Copyright © 2015
"Oh, you're from New York? You must be LOVING the tube!"
The amount of times I've heard this in the month that I've been living in London is unbelievable. And most of the time from Californians (might I remind them, L.A. barely has a transportation system, but I digress).
But is there any truth to it? In a battle of metro/subway systems, who comes out on top?
Here's my hot take.
*A quick sidenote, this has to do all with the actual experience of taking the train, rather than an analysis of the routes and effectiveness of the system. If you're looking for that, I'm sure it's somewhere online with loads of statistics.
1. The Tube has a shorter learning curve once you're underground.
I've lived in New York City for most of my life, and I still sometimes don't know where I'm supposed to go. But the Tube's signage is outstanding- there's always information for where each line takes you as you're waiting for the train, always signs telling you the "way out," where to catch another line, etc. There's the ease of contactless payment that avoids the awkward watching-tourists-swipe-twelve-times-in-a-row thing, and the speakers even tell you what side of the train (left/right) the next station will be on! (Although counterpoint, transfers may take longer because of the extensive corridors you may have to go through.)
That being said, the tube better have good signage, because
2. The Tube doesn't have Wifi or service in most stations and that is FRUSTRATING.
It's the 21st Century. We are more than capable in creating underground service. And yet, in London, unless you're on a line that operates in stations above ground, you probably won't ever have service.
Now, service on the subway in NYC is spotty and not perfect, but in recent years, I've had the assurance that at some point on my train ride, I'll have service at various points. So, I'm not usually stressed out about how to get to where I'm going because I can look it up again once I get closer. Ah, the wonders of Citimapper alerting me to get up before my stop.
3. They're both? Kind of? Gross?
The key point that most of these aforementioned people have queue'ed me in on, was that the subway is disgusting. I can't fully argue with this. Although I think Europeans take the pizza rat meme too seriously, there's a point to the image of a hairy rodent sliming along the stairway of a global cities' streets.
That having been said, the Tube isn't so great either. I will say, generally, I've found the NYC traincars to be cleaner. Most of them are fairly new, and made out of metal/plastic, which is easily cleaned. On the other hand, the tube's trains really depend on which line you're on. The Circle and District Lines are pretty clean, while the Picadally and Jubilee Line sort of break down. They're also pretty cramped and have fabric-lined seats, which I can't imagine are harsh to incoming germs in the area.
On the other hand, the tube's stations are much cleaner. It also depends where you are in London, but I haven't witnessed anything close to the unadulterated stench of the Lexington Avenue and 53rd street station.
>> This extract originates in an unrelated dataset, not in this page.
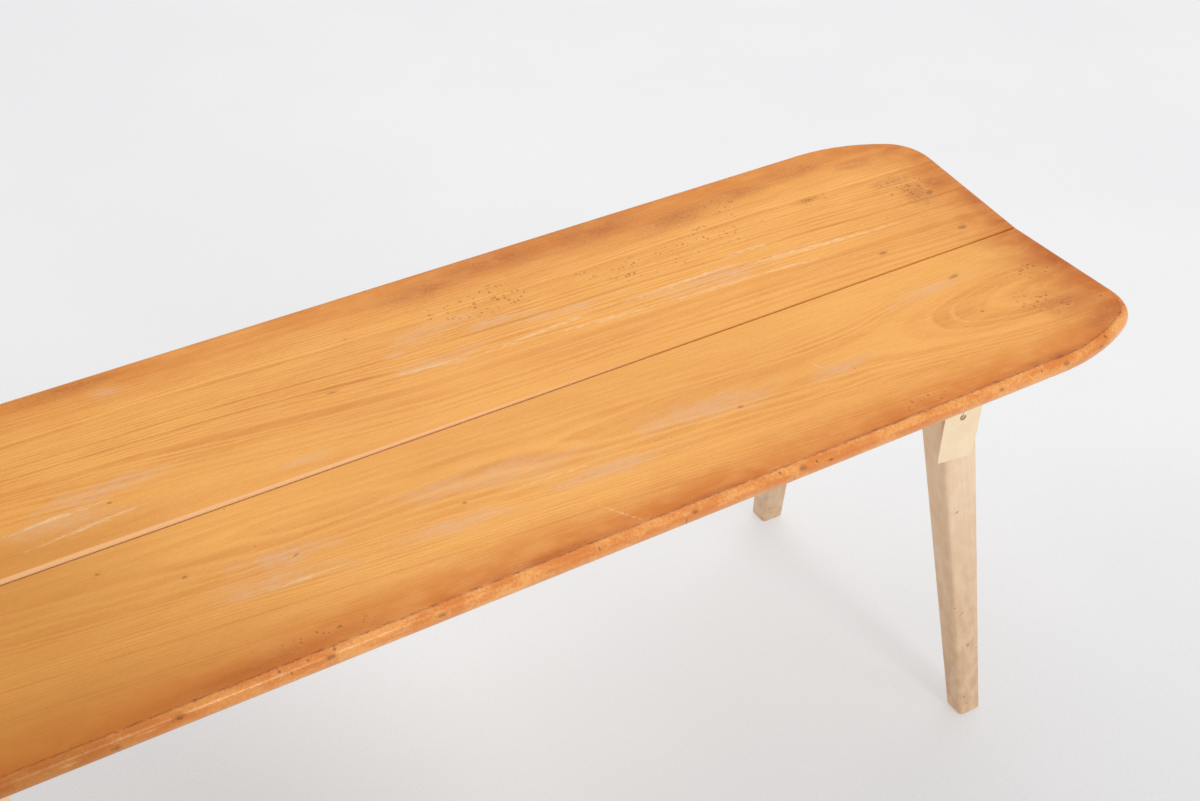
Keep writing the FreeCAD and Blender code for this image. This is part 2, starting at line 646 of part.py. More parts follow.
def make_knot():
    # the loop that turns on the staple's crown, and the wound barrel of the knot below it
    loop = doc.addObject("Part::Cylinder", "tag_knot_loop")
    loop.setExpression("Radius", "%s + 2 * sizes.string_radius" % LOOP_RADIUS)
    loop.setExpression("Height", "2 * sizes.string_radius")
    eye = doc.addObject("Part::Cylinder", "tag_knot_eye")
    eye.setExpression("Radius", LOOP_RADIUS)
    eye.setExpression("Height", "2 * sizes.string_radius")
    for cylinder in (loop, eye):
        cylinder.Placement = FreeCAD.Placement(V(0, 0, 0), FreeCAD.Rotation(V(0, 1, 0), 90))
        place(cylinder, x="-sizes.string_radius")
    knot = doc.addObject("Part::Cylinder", "tag_knot_barrel")
    knot.setExpression("Radius", "sizes.knot_radius")
    knot.setExpression("Height", "sizes.knot_height")
    place(knot, z="-(sizes.knot_drop + sizes.knot_height / 2)")
    whole = doc.addObject("Part::MultiFuse", "tag_knot_whole")
    whole.Shapes = [loop, knot]
    tied = doc.addObject("Part::Cut", "tag_knot")
    tied.Label = "tag_knot"
    tied.Base = whole
    tied.Tool = eye
    hang(tied)
    return tied


def make_staple():
    # flat wire: the inner outline is cut through the outer one, and the round corners above are its points
    body = new_body("tag_staple")
    height = "(sizes.staple_wire_depth / 2 + sizes.staple_drop + sizes.staple_sunk)"
    outer = new_sketch(body, "tag_staple_outside", "XZ_Plane", y="(%s - sizes.staple_wire_depth) / 2" % height)
    rounded_rectangle(outer, "sizes.staple_width", height, "sizes.staple_bend_radius")
    block = body.newObject("PartDesign::Pad", "tag_staple_block")
    block.Profile = outer
    block.Midplane = True
    block.setExpression("Length", "sizes.staple_wire_width")
    doc.recompute()
    before = body.Shape.Volume
    tall = "(%s + sizes.overrun)" % height
    inner = new_sketch(body, "tag_staple_inside", "XZ_Plane", y="(%s + sizes.staple_wire_depth) / 2" % tall)
    rounded_rectangle(inner, "sizes.staple_width - 2 * sizes.staple_wire_depth", tall,
                      "sizes.staple_bend_radius - sizes.staple_wire_depth")
    hollow = body.newObject("PartDesign::Pocket", "tag_staple_hollow")
    hollow.Profile = inner
    hollow.Type = "ThroughAll"
    hollow.Midplane = True
    cut(body, "pocket", "tag_staple", before)
    hang(body)
    return body


nodes = [make_plank("seat_plank_front", -1), make_plank("seat_plank_rear", 1)]
for name, side in (("batten_left", -1), ("batten_middle", 0), ("batten_right", 1)):
    nodes.append(make_batten(name, side))
    nodes.append(make_screws("screws_" + name, side))
for corner, sign_x, sign_y in (("front_left", -1, -1), ("front_right", 1, -1),
                               ("rear_left", -1, 1), ("rear_right", 1, 1)):
    nodes.append(make_leg("leg_" + corner, sign_x, sign_y))
    nodes.append(make_wedge("wedge_" + corner, sign_x, sign_y))
nodes += [make_tag(), make_string(), make_knot(), make_staple()]
doc.recompute()

failed = [item.Name for item in doc.Objects if "Invalid" in item.State or "Error" in item.State]
if failed:
    raise RuntimeError("failed objects: " + ", ".join(failed))
for node in nodes:
    if node.Shape.isNull() or not node.Shape.isValid():
        raise RuntimeError("bad shape: " + node.Label)
for node in nodes:
    box = node.Shape.BoundBox
    print("%-22s solids %d volume %10.1f  x %.1f..%.1f  y %.1f..%.1f  z %.1f..%.1f" % (
        node.Label, len(node.Shape.Solids), node.Shape.Volume,
        box.XMin, box.XMax, box.YMin, box.YMax, box.ZMin, box.ZMax))
    node.Shape.exportStep("parts/%s.step" % node.Label)
print("%d nodes written" % len(nodes))
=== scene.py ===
# %% [markdown]
# # A low two-plank bench, dressed for its picture
#
# The joiner's model comes in as a fixed frame: planks, battens, legs, wedges, screws and a paper tag, each
# at its real size. Here they get their finish, a camera, soft light and a floor, and the few small things
# that are nicer to model: the cotton string, its knot, the card of the tag and the screws.
# Everything is in metres. X runs along the bench, Y from front to back, Z up from the floor.

# %% Load the frame
import bpy
import bmesh
import math
from mathutils import Matrix, Vector


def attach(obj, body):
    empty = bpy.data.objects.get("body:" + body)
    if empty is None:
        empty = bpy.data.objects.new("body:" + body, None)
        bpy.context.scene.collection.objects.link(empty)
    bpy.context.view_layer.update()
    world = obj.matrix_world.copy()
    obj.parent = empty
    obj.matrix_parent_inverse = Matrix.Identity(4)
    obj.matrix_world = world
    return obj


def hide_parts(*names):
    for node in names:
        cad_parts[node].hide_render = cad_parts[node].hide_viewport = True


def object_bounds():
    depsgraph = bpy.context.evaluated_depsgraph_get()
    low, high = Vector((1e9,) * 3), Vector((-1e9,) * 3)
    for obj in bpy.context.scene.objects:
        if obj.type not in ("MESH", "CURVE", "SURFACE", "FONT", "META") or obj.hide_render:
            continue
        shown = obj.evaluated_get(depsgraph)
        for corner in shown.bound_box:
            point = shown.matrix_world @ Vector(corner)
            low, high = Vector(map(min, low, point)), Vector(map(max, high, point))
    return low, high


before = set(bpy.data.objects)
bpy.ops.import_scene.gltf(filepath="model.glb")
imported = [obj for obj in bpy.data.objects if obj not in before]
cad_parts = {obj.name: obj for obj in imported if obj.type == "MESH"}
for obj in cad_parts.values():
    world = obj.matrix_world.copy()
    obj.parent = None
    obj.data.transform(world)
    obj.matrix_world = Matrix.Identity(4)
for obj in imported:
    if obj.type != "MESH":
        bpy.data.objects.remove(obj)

from types import SimpleNamespace

cad_low, cad_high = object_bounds()
print("the bench measures", [round(high - low, 4) for low, high in zip(cad_low, cad_high)])

# %% [markdown]
# ## The camera
#
# A picture is only comparable with a photograph if the eye stands in the same place. The camera's place and
# turn were worked out from the straight lines that the photograph shows: the front and back edges, the
# joint and the edges of the right front leg. It could be aimed by eye or with a track-to constraint, but a
# measured turn keeps the slight lean of the real picture.

# %% Place the camera
PHOTO_WIDTH = 1200
FOCAL_PIXELS = 2055.86
SENSOR_WIDTH = 36.0
CAMERA_PLACE = Vector((-0.64322, -1.09292, 1.46771))
CAMERA_YAW = math.radians(35.596)
CAMERA_PITCH = math.radians(38.368)
CAMERA_ROLL = math.radians(4.169)


def camera_turn(yaw, pitch, roll):
    forward = Vector((math.sin(yaw) * math.cos(pitch), math.cos(yaw) * math.cos(pitch), -math.sin(pitch)))
    level = Vector((math.cos(yaw), -math.sin(yaw), 0.0))
    upright = level.cross(forward)
    right = math.cos(roll) * level + math.sin(roll) * upright
    up = -math.sin(roll) * level + math.cos(roll) * upright
    return Matrix((right, up, -forward)).transposed()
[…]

4. The Subway is such a cultural experience.
There's a simultaineous annoyance and endurance about the street performers who enter the trains. I usually roll my eyes at the dancers flinging themselves over the metal bars, but there's a few singing groups on the F train I really appreciate and even take off my ear buds for. I've seen a few performers in the stations of London, but nothing close to the amount of performers in the NYC subway. Entering Union Square will surely have you in awe at the level of talent that is so clearly apparant in this city.
Some of you may see this as a negative, but I love it. Point to NYC for me.
5. The Subway is FLOODED with delays.
You knew this. I knew this. Bill DeBlasio knows this (or has at least, been told). And yes, the Brits seem to be on strike every few days, which causes more crowds on the working trains, but that only turns into a slighly longer commute than usual. One time in New York delays turned a 20 minute journey into an hour one. That's miserable (I'm looking at you, 1 train).
So, which one's better?
In terms of getting you where you need to go, I might have to go with the Tube. It's seemingly more reliable and gets the job done. (I'm not even including double decker buses in this analysis, those are really where it's at, excitement-wise).
But NYC is my home, and there's a certain weight of culture and iconicity that would seem to boost up the subway's rep. If you're in for an experience, the subway's music and access to wifi might be a better option
So, I guess the anwer is it depends. Do you prize a metro-system for its effectiveness or its other more 'fun' qualities. Or do you just care about how clean it is? In that case, which one is 'less-worse' may actually be a better question.